Find the word "bodies" in the data. Return every line where it appears.

--

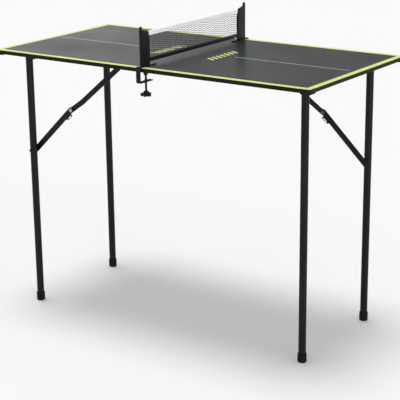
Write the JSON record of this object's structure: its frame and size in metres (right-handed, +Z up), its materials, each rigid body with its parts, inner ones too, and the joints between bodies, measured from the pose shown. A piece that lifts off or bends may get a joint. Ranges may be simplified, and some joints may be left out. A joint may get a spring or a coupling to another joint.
{
  "type": "ping pong table",
  "caption": "Compact folding table tennis table: thin grey playing top on black tubular leg frames that fold up on latched braces, with a clamp-on net.",
  "frame": {"origin": "on the floor, under the centre of the playing top", "axes": "+Z up; X along the length of the top, with the net over X = 0; Y across the top"},
  "size_m": [0.9, 0.463, 0.764],
  "materials": {
    "board_paint": "satin",
    "edge_trim": "satin",
    "frame_steel": "semi-gloss powder coat",
    "zinc": "zinc plated",
    "foot_rubber": "matte",
    "net_cloth": "open knotless mesh",
    "net_tape": "woven",
    "knob_plastic": "moulded"
  },
  "bodies": {
    "table": {"table_top_board": "board_paint", "edge_band_front": "edge_trim", "edge_band_back": "edge_trim", "edge_band_left": "edge_trim", "edge_band_right": "edge_trim", "corner_cap_back_right": "edge_trim", "corner_cap_front_left": "edge_trim", "corner_cap_front_right": "edge_trim", "corner_cap_back_left": "edge_trim", "left_pivot_clip_outer": "frame_steel", "left_pivot_clip_inner": "frame_steel", "left_clip_screw_outer": "zinc", "left_clip_screw_inner": "zinc", "left_brace_bracket": "frame_steel", "left_bracket_screw_1": "zinc", "left_bracket_screw_2": "zinc", "left_bracket_rivet": "zinc", "right_pivot_clip_outer": "frame_steel", "right_pivot_clip_inner": "frame_steel", "right_clip_screw_outer": "zinc", "right_clip_screw_inner": "zinc", "right_brace_bracket": "frame_steel", "right_bracket_screw_1": "zinc", "right_bracket_screw_2": "zinc", "right_bracket_rivet": "zinc", "net_mesh": "net_cloth", "net_top_tape": "net_tape", "net_bottom_bar": "frame_steel", "net_post_front": "frame_steel", "net_post_back": "frame_steel", "net_clamp_front": "frame_steel", "net_clamp_back": "frame_steel"},
    "left_frame": {"left_leg_tube_braced": "frame_steel", "left_leg_tube_plain": "frame_steel", "left_crossbar": "frame_steel", "left_foot_cap_braced": "foot_rubber", "left_foot_cap_plain": "foot_rubber", "left_leg_rivet": "frame_steel"},
    "left_lower_link": {"left_brace_lower_link": "frame_steel", "left_knee_rivet": "zinc"},
    "left_upper_link": {"left_brace_upper_link": "frame_steel", "left_knee_rivet_head": "zinc"},
    "left_latch": {"left_brace_latch": "frame_steel"},
    "right_frame": {"right_leg_tube_braced": "frame_steel", "right_leg_tube_plain": "frame_steel", "right_crossbar": "frame_steel", "right_foot_cap_braced": "foot_rubber", "right_foot_cap_plain": "foot_rubber", "right_leg_rivet": "frame_steel"},
    "right_lower_link": {"right_brace_lower_link": "frame_steel", "right_knee_rivet": "zinc"},
    "right_upper_link": {"right_brace_upper_link": "frame_steel", "right_knee_rivet_head": "zinc"},
    "right_latch": {"right_brace_latch": "frame_steel"},
    "front_clamp_pad": {"clamp_pad_front": "knob_plastic"},
    "front_clamp_screw": {"clamp_screw_front": "frame_steel", "clamp_knob_front": "knob_plastic"},
    "back_clamp_pad": {"clamp_pad_back": "knob_plastic"},
    "back_clamp_screw": {"clamp_screw_back": "frame_steel", "clamp_knob_back": "knob_plastic"}
  },
  "joints": [
    {"name": "left_leg_fold", "type": "hinge", "parent": "table", "child": "left_frame", "pos_m": [-0.389, -0.015, 0.648], "axis": [0, -1, 0], "range_deg": [0, 90]},
    {"name": "left_lower_link_fold", "type": "hinge", "parent": "left_frame", "child": "left_lower_link", "pos_m": [-0.389, -0.1571, 0.408], "axis": [0, -1, 0], "range_deg": [0, 49.45]},
    {"name": "left_upper_link_fold", "type": "hinge", "parent": "table", "child": "left_upper_link", "pos_m": [-0.11, -0.1533, 0.652], "axis": [0, -1, 0], "range_deg": [-34.73, 0]},
    {"name": "left_latch_press", "type": "hinge", "parent": "left_lower_link", "child": "left_latch", "pos_m": [-0.28716, -0.1552, 0.50687], "axis": [0, -1, 0], "range_deg": [0, 15], "stiffness_Nm_per_rad": 0.2, "springref_deg": -17.19},
    {"name": "right_leg_fold", "type": "hinge", "parent": "table", "child": "right_frame", "pos_m": [0.389, 0.015, 0.648], "axis": [0, 1, 0], "range_deg": [0, 90]},
    {"name": "right_lower_link_fold", "type": "hinge", "parent": "right_frame", "child": "right_lower_link", "pos_m": [0.389, 0.1571, 0.408], "axis": [0, 1, 0], "range_deg": [0, 49.45]},
    {"name": "right_upper_link_fold", "type": "hinge", "parent": "table", "child": "right_upper_link", "pos_m": [0.11, 0.1533, 0.652], "axis": [0, 1, 0], "range_deg": [-34.73, 0]},
    {"name": "right_latch_press", "type": "hinge", "parent": "right_lower_link", "child": "right_latch", "pos_m": [0.28716, 0.1552, 0.50687], "axis": [0, 1, 0], "range_deg": [0, 15], "stiffness_Nm_per_rad": 0.2, "springref_deg": -17.19},
    {"name": "front_pad_slide", "type": "slide", "parent": "table", "child": "front_clamp_pad", "axis": [0, 0, 1], "range_m": [-0.008, 0]},
    {"name": "front_screw_turn", "type": "hinge", "parent": "front_clamp_pad", "child": "front_clamp_screw", "pos_m": [0, -0.202, 0.63], "axis": [0, 0, 1], "range_deg": [-2880, 0]},
    {"name": "back_pad_slide", "type": "slide", "parent": "table", "child": "back_clamp_pad", "axis": [0, 0, 1], "range_m": [-0.008, 0]},
    {"name": "back_screw_turn", "type": "hinge", "parent": "back_clamp_pad", "child": "back_clamp_screw", "pos_m": [0, 0.202, 0.63], "axis": [0, 0, 1], "range_deg": [-2880, 0]}
  ],
  "couplings": [
    {"joint": "left_lower_link_fold", "follows": "left_leg_fold", "ratio": 0.54942},
    {"joint": "left_upper_link_fold", "follows": "left_leg_fold", "ratio": -0.38589},
    {"joint": "right_lower_link_fold", "follows": "right_leg_fold", "ratio": 0.54942},
    {"joint": "right_upper_link_fold", "follows": "right_leg_fold", "ratio": -0.38589},
    {"joint": "front_screw_turn", "follows": "front_pad_slide", "rad_per_m": 6283.2},
    {"joint": "back_screw_turn", "follows": "back_pad_slide", "rad_per_m": 6283.2}
  ]
}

--

■ **WRITTEN SOLUTION**
Write the JSON record of this object's structure: its frame and size in metres (right-handed, +Z up), its materials, each rigid body with its parts, inner ones too, and the joints between bodies, measured from the pose shown. A piece that lifts off or bends may get a joint. Ranges may be simplified, and some joints may be left out. A joint may get a spring or a coupling to another joint.
  "bodies": {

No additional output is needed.